— Provided data —
********

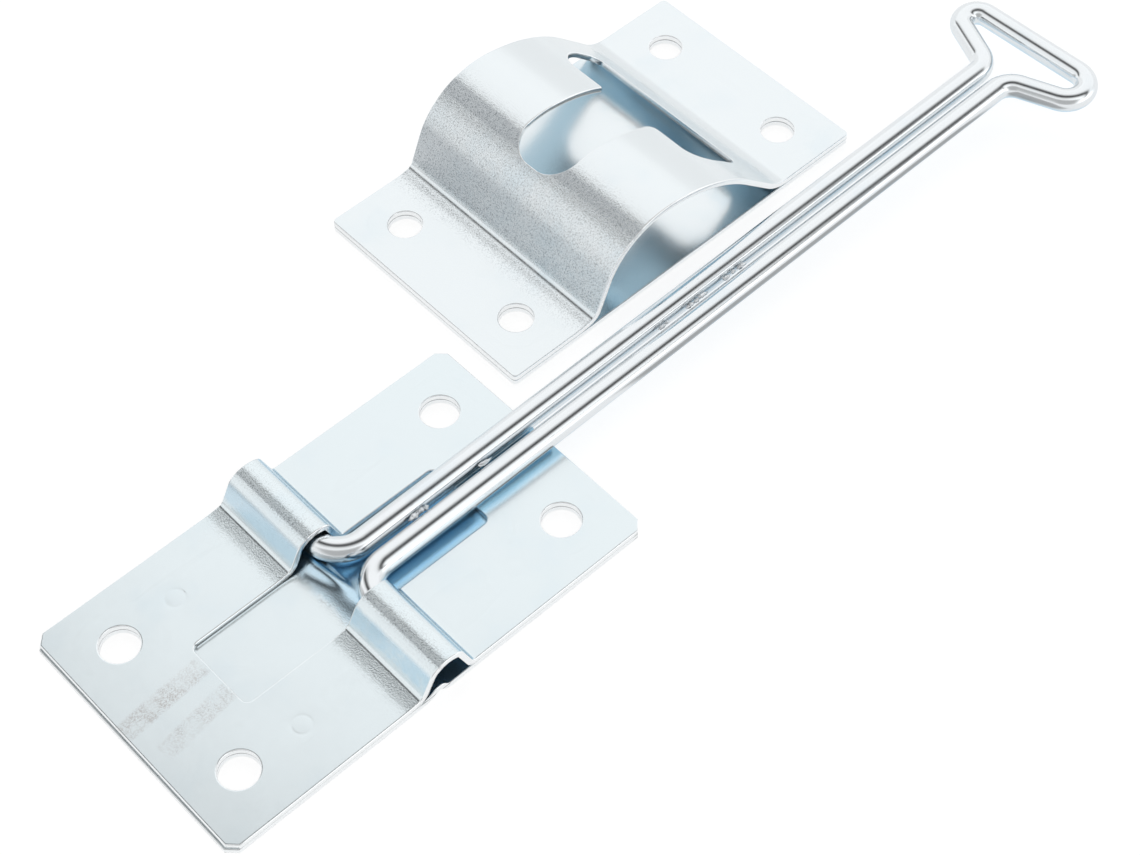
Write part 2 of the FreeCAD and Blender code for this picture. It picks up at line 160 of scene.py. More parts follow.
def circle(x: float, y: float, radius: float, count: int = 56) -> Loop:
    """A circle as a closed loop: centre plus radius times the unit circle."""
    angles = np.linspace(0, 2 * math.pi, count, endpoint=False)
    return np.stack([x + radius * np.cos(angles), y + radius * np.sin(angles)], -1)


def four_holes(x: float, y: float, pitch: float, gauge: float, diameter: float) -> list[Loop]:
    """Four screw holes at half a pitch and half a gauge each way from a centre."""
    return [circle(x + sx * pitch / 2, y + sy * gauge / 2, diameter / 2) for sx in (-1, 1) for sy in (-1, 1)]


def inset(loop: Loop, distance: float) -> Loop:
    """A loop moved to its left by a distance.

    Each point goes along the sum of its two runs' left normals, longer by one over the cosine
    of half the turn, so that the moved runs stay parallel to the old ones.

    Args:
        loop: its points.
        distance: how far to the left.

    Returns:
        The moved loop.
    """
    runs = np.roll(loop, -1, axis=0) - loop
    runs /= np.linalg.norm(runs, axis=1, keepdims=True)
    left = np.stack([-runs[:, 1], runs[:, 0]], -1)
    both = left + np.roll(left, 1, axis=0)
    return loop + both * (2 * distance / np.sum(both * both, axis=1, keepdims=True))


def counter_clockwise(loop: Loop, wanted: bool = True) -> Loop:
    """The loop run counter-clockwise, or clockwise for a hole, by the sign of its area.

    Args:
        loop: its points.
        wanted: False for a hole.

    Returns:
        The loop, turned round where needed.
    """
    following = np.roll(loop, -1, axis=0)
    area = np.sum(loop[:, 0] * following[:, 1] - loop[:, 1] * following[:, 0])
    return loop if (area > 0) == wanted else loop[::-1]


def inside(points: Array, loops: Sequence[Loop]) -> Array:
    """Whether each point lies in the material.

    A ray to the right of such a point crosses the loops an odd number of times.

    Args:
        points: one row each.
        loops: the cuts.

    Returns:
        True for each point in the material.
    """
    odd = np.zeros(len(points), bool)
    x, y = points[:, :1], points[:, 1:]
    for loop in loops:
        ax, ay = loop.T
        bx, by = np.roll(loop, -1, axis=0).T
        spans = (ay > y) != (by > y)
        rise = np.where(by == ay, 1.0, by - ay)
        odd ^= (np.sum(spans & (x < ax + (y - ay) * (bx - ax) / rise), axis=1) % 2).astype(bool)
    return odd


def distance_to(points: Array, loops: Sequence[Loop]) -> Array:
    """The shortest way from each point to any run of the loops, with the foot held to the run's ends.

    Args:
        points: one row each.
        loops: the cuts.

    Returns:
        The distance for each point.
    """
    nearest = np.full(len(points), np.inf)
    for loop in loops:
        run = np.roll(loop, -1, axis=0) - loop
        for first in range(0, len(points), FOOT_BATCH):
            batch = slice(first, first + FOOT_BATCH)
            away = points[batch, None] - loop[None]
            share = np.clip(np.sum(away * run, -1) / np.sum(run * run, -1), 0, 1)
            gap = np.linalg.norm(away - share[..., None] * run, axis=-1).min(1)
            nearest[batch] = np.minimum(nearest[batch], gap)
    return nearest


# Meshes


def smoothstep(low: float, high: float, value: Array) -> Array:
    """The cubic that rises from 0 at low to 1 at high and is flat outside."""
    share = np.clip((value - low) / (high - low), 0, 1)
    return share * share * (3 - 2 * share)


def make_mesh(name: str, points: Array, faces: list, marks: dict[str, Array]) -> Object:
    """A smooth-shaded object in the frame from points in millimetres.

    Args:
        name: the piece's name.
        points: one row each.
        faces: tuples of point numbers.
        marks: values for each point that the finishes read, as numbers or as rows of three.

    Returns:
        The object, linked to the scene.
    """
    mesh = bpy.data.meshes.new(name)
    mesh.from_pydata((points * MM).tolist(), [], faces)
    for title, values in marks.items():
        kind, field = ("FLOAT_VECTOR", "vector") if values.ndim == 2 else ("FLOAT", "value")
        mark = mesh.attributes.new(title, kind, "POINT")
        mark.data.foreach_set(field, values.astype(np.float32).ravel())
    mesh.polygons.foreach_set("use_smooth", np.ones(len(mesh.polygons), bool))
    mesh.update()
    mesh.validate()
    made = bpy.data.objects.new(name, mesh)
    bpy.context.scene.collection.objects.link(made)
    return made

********

— Your objective —
Only the lines from the beginning of the material to the line containing "return np.stack([x +" should be echoed, verbatim and in full.

— The solution —
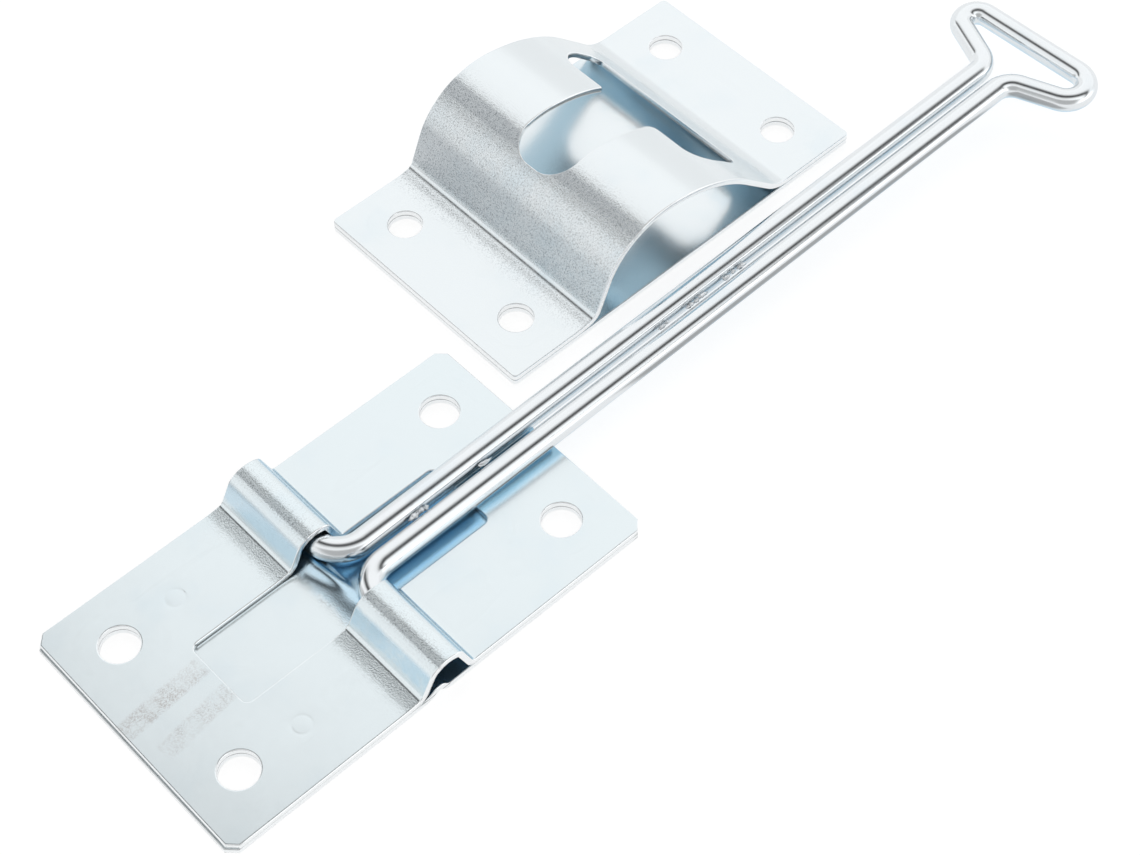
Write part 2 of the FreeCAD and Blender code for this picture. It picks up at line 160 of scene.py. More parts follow.
def circle(x: float, y: float, radius: float, count: int = 56) -> Loop:
    """A circle as a closed loop: centre plus radius times the unit circle."""
    angles = np.linspace(0, 2 * math.pi, count, endpoint=False)
    return np.stack([x + radius * np.cos(angles), y + radius * np.sin(angles)], -1)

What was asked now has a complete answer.